Obama charges McCain with flip-flopping and political cowardice: "McCain used to buck his party on immigration by fighting for comprehensive reform-and I admired him for it. But when he was running for his party's nomination, he abandoned his courageous stance, and said that he wouldn't even support his own legislation if it came up for a vote. Well, I don't know about you, but I think it's time for a president who won't walk away from something as important as comprehensive reform when it becomes politically unpopular."

The reality may lie somewhere in the middle of those polarized accounts. The Obama campaign denies that its candidate ever sought to undermine the immigration reform package up for c-onsideration last year, seeking only to improve it. The campaign has gone so far as to produce a letter from Florida Sen. Mel Martinez, praising Obama for backing the failed legislation. Martinez, a McCain supporter, was among the Republican leadership behind the immigration bill.

Conversely, McCain's stance on immigration represents the antithesis of political cowardice, nearly costing him a chance at the White House. In the wake of the immigration bill's failure, the GOP maverick conceded that he had misjudged the American public's urgency for border security and vowed to solve that issue first before dealing with the illegal population already in the country. But McCain has not backed off pushing an alternative to widespread deportation. His campaign website proposes that "undocumented immigrants learn English, pay back taxes and fines, and pass a citizenship course as part of a path to legal status."

That position remains exceedingly unpopular with conservatives, many of whom label any pathway to citizenship amnesty. Consequently, McCain has moved border security to the forefront of his comments on the campaign trail.

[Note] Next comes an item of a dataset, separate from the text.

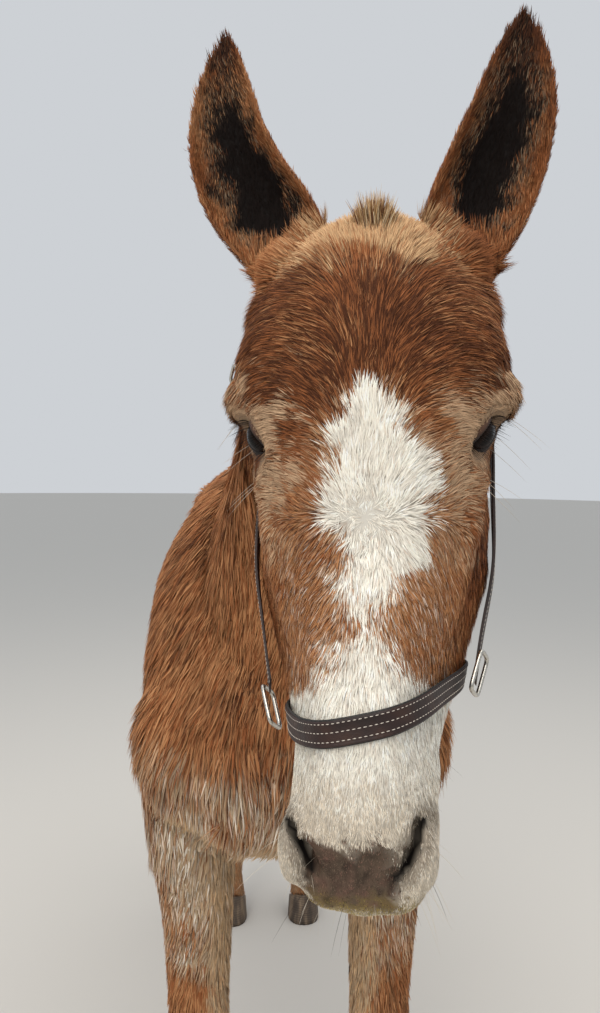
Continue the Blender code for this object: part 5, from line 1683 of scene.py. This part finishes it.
@dataclass(frozen=True)
class Halter:
    """The leather halter: padded noseband, cheek straps and crown strap, stitched, with steel rings."""

    head_frame: HeadFrame
    leather: Material
    padding: Material
    thread: Material
    steel: Material
    around: int = 40

    def build(self) -> None:
        """Makes every strap and ring."""
        head = self.head_frame
        side = head.direction(0, 0, 1)
        nose_side = head.direction(-0.236, 0, 1)
        nose = (head.place(0.404, -0.085, 0.0), nose_side, head.direction(0.137, 1, 0))
        padded = StrapStyle(rows=(-0.77, -0.12, 0.56), padded=True)
        self._strap(StrapPlan("noseband", *nose, whole=True), padded)
        cheek = (head.place(0.240, -0.152, 0.0), side, head.direction(-0.952, -0.307, 0))
        crown = (head.place(0.070, -0.186, 0.0), side, head.direction(-0.979, 0.204, 0))
        planes = {"cheek_strap_left": cheek, "cheek_strap_right": cheek, "crown_strap": crown}
        for node, plane in planes.items():
            self._strap(StrapPlan(node, *plane), StrapStyle())
        for node in ("cheek_ring_left", "cheek_ring_right", "crown_ring_left", "crown_ring_right"):
            self._ring(node)

    @staticmethod
    def _profile(style: StrapStyle, around: int) -> Array:
        """The strap's section: (share across, share through) at places round it."""
        turns = np.linspace(0, 2 * math.pi, around + 1)
        across = rounded(np.cos(turns), 0.22)
        through = 0.5 + 0.5 * rounded(np.sin(turns), 0.35)
        if style.padded:
            through = through * (0.93 + 0.10 * np.cos(across * 4.6 * math.pi - 0.6) * (through > 0.5))
        return np.stack([across * 0.985, through], axis=1)

    @staticmethod
    def _smooth(sections: Array, whole: bool, fine: int = 6) -> Array:
        """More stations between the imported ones, along an eased curve."""
        count = len(sections)
        along = np.arange(count)
        if whole:
            sections = np.concatenate([sections[-2:], sections, sections[:3]])
            along = np.arange(-2, count + 3)
        spots = np.linspace(0, count if whole else count - 1, (count if whole else count - 1) * fine + 1)
        low = np.clip(np.floor(spots).astype(int), along[0], along[-1] - 1)
        share = (spots - low)[:, None, None]
        at = low - along[0]
        before, after = np.maximum(at - 1, 0), np.minimum(at + 2, len(sections) - 1)
        p0, p1, p2, p3 = sections[before], sections[at], sections[at + 1], sections[after]
        return 0.5 * (
            2 * p1
            + (p2 - p0) * share
            + (2 * p0 - 5 * p1 + 4 * p2 - p3) * share**2
            + (3 * p1 - p0 - 3 * p2 + p3) * share**3
        )

    @staticmethod
    def _at(section: Array, across: Array, through: Array) -> Array:
        """Places in a strap's section, by shares across and through it."""
        share = ((across + 1) / 2)[:, None]
        inner = section[:, 0] * (1 - share) + section[:, 2] * share
        outer = section[:, 1] * (1 - share) + section[:, 3] * share
        return inner + (outer - inner) * through[:, None]

    def _strap(self, plan: StrapPlan, style: StrapStyle) -> None:
        """One strap with its stitches, and padding where it has it."""
        sections = self._smooth(plan.sections(), plan.whole)
        count = len(sections) - 1
        profile = self._profile(style, self.around)

        def body(low: float, high: float, narrow: float) -> Callable[[Array, Array], Array]:
            """A layer of the strap, between two shares of its thickness."""

            def place(along: Array, around: Array) -> Array:
                """Where the layer's grid lies."""
                station = np.round(along * count).astype(int)
                if plan.whole:
                    station[station == count] = 0
                turn = np.round(around * self.around).astype(int) % self.around
                through = low + (high - low) * profile[turn, 1]
                return self._at(sections[station], profile[turn, 0] * narrow, through)

            return place

        counts = (count, self.around)
        layer = body(0.02, 1.0, 1.0)
        if style.padded:
            pad = bent_grid(f"{plan.node}_padding", counts, body(0.02, 0.62, 1.0), self.padding)
            layer = body(0.40, 1.02, 0.90)
        strap = bent_grid(f"{plan.node}_leather", counts, layer, self.leather, capped=not plan.whole)
        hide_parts(plan.node)
        self._stitches(plan, style, sections)
        log.info("%s: leather, %d stations", plan.node, count)

    def _stitches(self, plan: StrapPlan, style: StrapStyle, sections: Array) -> None:
        """Rows of thread along the strap's outer face."""
        bm = bmesh.new()
        bmesh.ops.create_icosphere(bm, subdivisions=1, radius=0.5)
        ball = np.array([vert.co for vert in bm.verts])
        triangles = np.array([[vert.index for vert in face.verts] for face in bm.faces])
        bm.free()
        places = []
        level = np.full(len(sections), 0.985)
        for row in style.rows:
            across = np.full(len(sections), row * 0.93)
            line = self._at(sections, across, level)
            out = unit(line - self._at(sections, across, 0 * level))
            run = np.concatenate([[0], np.cumsum(np.linalg.norm(np.diff(line, axis=0), axis=1))])
            number = int(run[-1] / style.pitch)
            spots = (np.arange(number) + 0.5) * run[-1] / number
            at = sampled(spots, run, line)
            ahead = unit(sampled(spots + 1 * MM, run, line) - at)
            up = unit(sampled(spots, run, out))
            over = np.cross(ahead, up)
            frames = np.stack([ahead * style.stitch, over * style.thread, up * style.thread], axis=1)
            places.append(np.einsum("vk,nkj->nvj", ball, frames) + at[:, None])
        spread = np.concatenate(places)
        faces = (np.arange(len(spread))[:, None, None] * len(ball) + triangles).reshape(-1, 3)
        made = object_from_arrays(f"{plan.node}_stitches", spread.reshape(-1, 3), faces, self.thread)
        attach(made, BODY)

    def _ring(self, node: str) -> None:
        """A rounded rectangular ring of steel wire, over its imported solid."""
        places = np.unique(np.round(solid_corners(node), 6), axis=0)
        mean = places.mean(axis=0)
        middle = (places.min(axis=0) + places.max(axis=0)) / 2
        middle = mean if np.linalg.norm(mean - middle) < 2 * MM else middle
        _, _, axes = np.linalg.svd(places - mean, full_matrices=False)
        tall, wide, wire = np.abs((places - middle) @ axes.T).max(axis=0)

        def place(along: Array, around: Array) -> Array:
            """The ring's surface: a superellipse swept by the wire's circle."""
            turn, roll = along * 2 * math.pi, around * 2 * math.pi
            x, y = rounded(np.cos(turn), 0.34) * (tall - wire), rounded(np.sin(turn), 0.34) * (wide - wire)
            line = np.stack([x, y], axis=1)
            flat = line + unit(line * (1.0, tall / wide)) * (np.cos(roll) * wire)[:, None]
            return middle + flat @ axes[:2] + (np.sin(roll) * wire)[:, None] * axes[2]

        made = bent_grid(f"{node}_steel", (96, 14), place, self.steel)
        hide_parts(node)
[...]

Obama, likewise, has shifted toward more vanilla-flavored rhetoric on the issue, no longer leading with his position that illegal aliens should receive driver's licenses. But in a move that reflects the need to appeal to a different base than McCain, Obama's campaign statements continue to stress "comprehensive immigration reform" and "a pathway to citizenship."

The respective care and ambiguity with which both candidates are addressing the issue reflects its high potential to move voters. Obama and McCain spoke at the National Council of La Raza convention last month, but neither was eager to lay out specifics as to how their immigration policies would impact Hispanics. McCain cannot afford another immigration-induced dip in the polls this close to the election. And Obama is out to avoid providing hooks on which conservatives could hang a far-left label.

What's more, Hispanic voters are divided on the immigration issue. Many believe that porous borders are undermining the economic prosperity of legal immigrants from Mexico. Others resent calls for deportation or strict enforcement due to what they -perceive as a racist backlash.

Apparently cognizant of that reality, the Obama campaign and the Democratic Party made little mention of immigration in their recent launch of a $20 million joint initiative to woo Hispanic voters in Colorado, Nevada, New Mexico, and Florida, all states that President George W. Bush carried twice. At a news conference announcing the initiative, four Hispanic congressmen avoided making immigration the main issue, focusing instead on McCain's similarities with Bush on Iraq, Social Security, and the economy.